Find each line with the string "from" and copy it.

═══ Data block

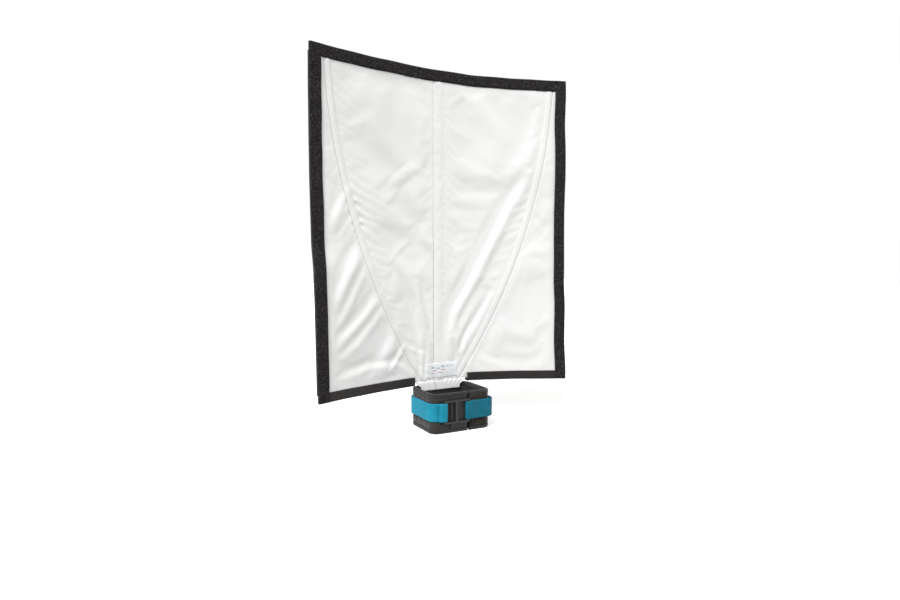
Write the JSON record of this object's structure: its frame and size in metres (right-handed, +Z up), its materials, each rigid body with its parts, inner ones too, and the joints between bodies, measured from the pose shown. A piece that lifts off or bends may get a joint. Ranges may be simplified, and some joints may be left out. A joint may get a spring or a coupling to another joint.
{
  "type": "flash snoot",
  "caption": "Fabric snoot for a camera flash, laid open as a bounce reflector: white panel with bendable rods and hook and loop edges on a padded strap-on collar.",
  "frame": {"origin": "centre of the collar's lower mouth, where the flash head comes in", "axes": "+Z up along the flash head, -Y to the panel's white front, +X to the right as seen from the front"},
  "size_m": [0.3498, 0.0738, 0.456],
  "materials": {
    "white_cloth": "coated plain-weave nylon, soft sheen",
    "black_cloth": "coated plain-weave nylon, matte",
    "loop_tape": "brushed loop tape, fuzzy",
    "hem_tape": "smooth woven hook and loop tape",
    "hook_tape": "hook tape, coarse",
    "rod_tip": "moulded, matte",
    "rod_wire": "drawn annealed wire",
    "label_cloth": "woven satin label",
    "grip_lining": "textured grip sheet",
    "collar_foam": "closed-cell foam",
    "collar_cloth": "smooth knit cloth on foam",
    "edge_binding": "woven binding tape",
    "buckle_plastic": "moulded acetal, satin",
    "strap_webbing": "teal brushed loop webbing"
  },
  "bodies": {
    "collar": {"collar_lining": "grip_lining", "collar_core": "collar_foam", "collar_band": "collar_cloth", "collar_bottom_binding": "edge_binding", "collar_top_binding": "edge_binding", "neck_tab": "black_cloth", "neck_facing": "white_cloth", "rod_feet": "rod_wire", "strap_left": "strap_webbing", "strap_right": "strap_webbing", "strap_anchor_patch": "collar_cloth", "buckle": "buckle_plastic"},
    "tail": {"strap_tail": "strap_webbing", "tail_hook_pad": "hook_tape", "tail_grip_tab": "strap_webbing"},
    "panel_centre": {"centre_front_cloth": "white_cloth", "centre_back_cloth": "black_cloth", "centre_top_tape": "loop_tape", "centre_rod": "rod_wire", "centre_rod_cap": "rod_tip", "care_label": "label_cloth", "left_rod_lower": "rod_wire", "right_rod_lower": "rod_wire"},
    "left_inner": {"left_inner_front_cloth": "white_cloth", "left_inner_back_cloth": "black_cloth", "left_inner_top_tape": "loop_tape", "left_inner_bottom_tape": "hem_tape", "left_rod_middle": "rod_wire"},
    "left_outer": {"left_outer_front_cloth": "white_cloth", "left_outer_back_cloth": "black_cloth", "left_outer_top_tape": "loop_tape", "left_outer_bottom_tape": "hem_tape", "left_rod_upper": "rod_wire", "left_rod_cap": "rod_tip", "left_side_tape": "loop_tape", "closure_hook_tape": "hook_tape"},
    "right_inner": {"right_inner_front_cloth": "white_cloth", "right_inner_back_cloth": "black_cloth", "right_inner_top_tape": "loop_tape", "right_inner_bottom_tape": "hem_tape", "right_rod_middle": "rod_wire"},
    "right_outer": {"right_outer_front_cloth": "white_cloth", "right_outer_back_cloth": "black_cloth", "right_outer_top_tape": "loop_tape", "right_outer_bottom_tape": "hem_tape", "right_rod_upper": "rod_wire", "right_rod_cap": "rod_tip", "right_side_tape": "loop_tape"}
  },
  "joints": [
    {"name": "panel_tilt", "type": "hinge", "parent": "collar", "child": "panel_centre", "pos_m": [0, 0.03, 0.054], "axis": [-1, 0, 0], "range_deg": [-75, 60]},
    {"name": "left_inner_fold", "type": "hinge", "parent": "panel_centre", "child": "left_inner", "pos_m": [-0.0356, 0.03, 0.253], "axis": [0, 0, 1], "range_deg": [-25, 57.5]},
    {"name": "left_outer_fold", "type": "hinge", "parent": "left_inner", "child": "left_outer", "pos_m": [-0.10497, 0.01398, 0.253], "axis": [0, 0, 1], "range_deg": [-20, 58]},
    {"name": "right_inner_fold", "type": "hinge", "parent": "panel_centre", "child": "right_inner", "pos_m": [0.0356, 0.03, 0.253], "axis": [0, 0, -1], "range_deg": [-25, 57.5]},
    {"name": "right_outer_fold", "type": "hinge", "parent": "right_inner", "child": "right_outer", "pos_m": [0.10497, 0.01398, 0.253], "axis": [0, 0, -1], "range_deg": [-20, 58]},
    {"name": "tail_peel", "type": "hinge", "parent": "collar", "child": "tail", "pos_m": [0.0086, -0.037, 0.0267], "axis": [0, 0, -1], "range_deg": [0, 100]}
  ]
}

══════

Result of this exercise:
Write the JSON record of this object's structure: its frame and size in metres (right-handed, +Z up), its materials, each rigid body with its parts, inner ones too, and the joints between bodies, measured from the pose shown. A piece that lifts off or bends may get a joint. Ranges may be simplified, and some joints may be left out. A joint may get a spring or a coupling to another joint.
  "frame": {"origin": "centre of the collar's lower mouth, where the flash head comes in", "axes": "+Z up along the flash head, -Y to the panel's white front, +X to the right as seen from the front"},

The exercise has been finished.